YOUR INSTRUCTIONS: Locate all lines in the data below that hold "sizes" and show them.

MATERIAL PROVIDED:

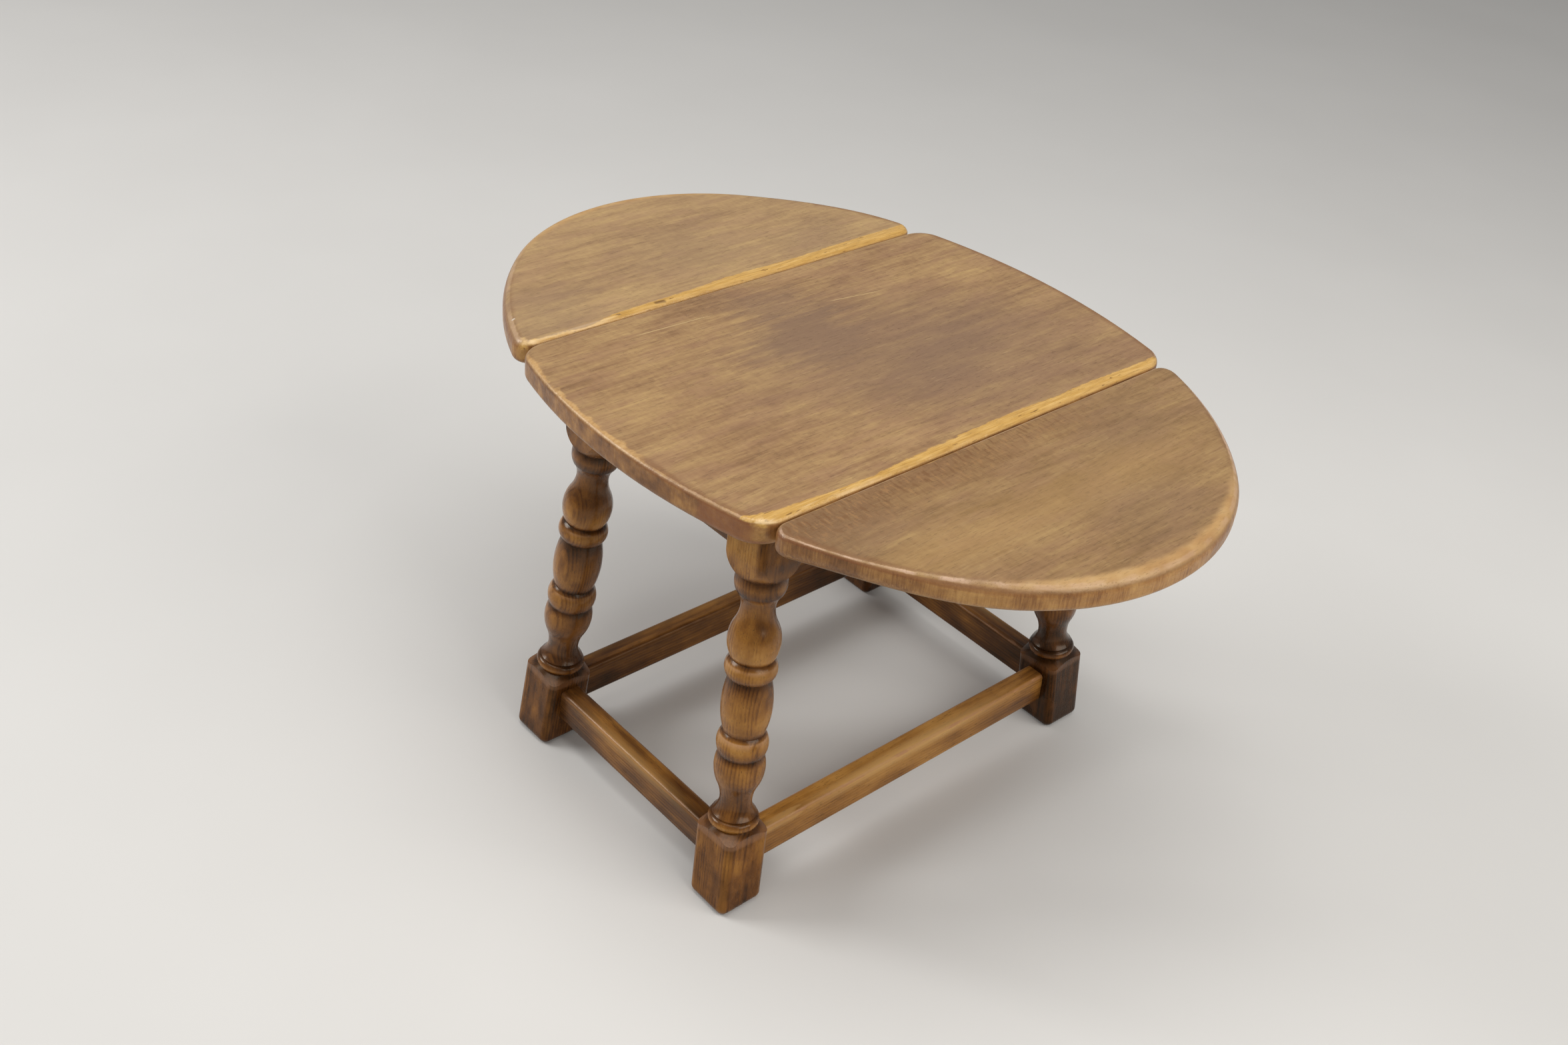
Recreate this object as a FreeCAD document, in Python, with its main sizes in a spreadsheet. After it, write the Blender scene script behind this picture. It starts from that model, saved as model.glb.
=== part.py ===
"""Butterfly folding table: an oval drop-leaf coffee table in oak.

Frame: X runs across the three boards of the top, Y runs along the seams, +Z is up, and the
origin is on the floor under the middle of the top. Left is -X, right is +X, front is -Y and
back is +Y. All sizes are millimetres.
"""

import FreeCAD, Part
import math
import os

import Sketcher

doc = FreeCAD.newDocument("ButterflyTable")

# ---------------------------------------------------------------------------------------------
# Driving sizes
# ---------------------------------------------------------------------------------------------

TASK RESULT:
Recreate this object as a FreeCAD document, in Python, with its main sizes in a spreadsheet. After it, write the Blender scene script behind this picture. It starts from that model, saved as model.glb.
back is +Y. All sizes are millimetres.
# Driving sizes